RGB A video transmission format similar to component video; separates color video images into red, green, and blue parts. Carried on three cables.

RGBHV RGB video transmission format with the horizontal (H) and vertical (V) synchronization signals carried on separate cables. Carried on five cables.

RG-6 coaxial cable A higherquality version of RG-59.

RG-59 coaxial cable A type of cable that carries television or cable- TV signals.

RPTV See “rear-projection TV.”

SACD See “Super Audio CD.”

sampling The process of converting an analog audio signal into digital form by taking periodic “snapshots” of the audio signal at some regular interval. Each snapshot (sample) is assigned a number that represents the analog signal’s amplitude at the moment the sample was taken.

sampling frequency The rate at which samples are taken when converting analog audio to digital audio. Expressed in samples per second, or, more commonly, in hertz; i.e., the CD format’s sampling frequency is 44.1kHz.

satellite speaker A small loudspeaker with limited bass output, designed to be used with a subwoofer.

scaler Video processing device that changes the resolution of the input signal to a different resolution.

scan line One sweep of a beam of electrons from left to right across a CRT display; also, one horizontal line of picture information in a video signal.

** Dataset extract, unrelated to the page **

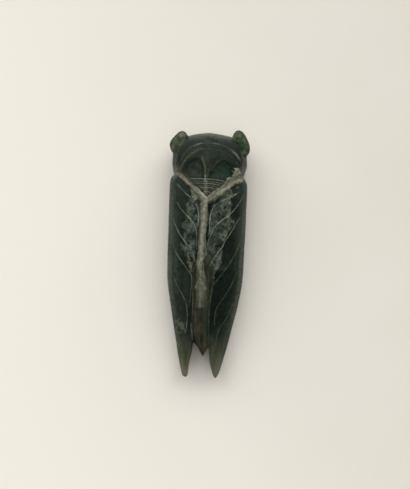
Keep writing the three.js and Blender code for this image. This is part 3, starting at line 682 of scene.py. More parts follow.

In the NTSC system, each video frame is composed of 525 scanning lines (of which 480 are visible).

scan rate The frequency with which a video display device “paints” scan lines. NTSC video has a scan rate of 15,734 lines per second (525 lines per frame multiplied by 29.97 frames per second), or 15.734kHz.

screen The front of a direct-view television’s CRT picture tube, the front of a rear-projection TV onto which an image is projected, or a separate material onto which a front projector projects a video image.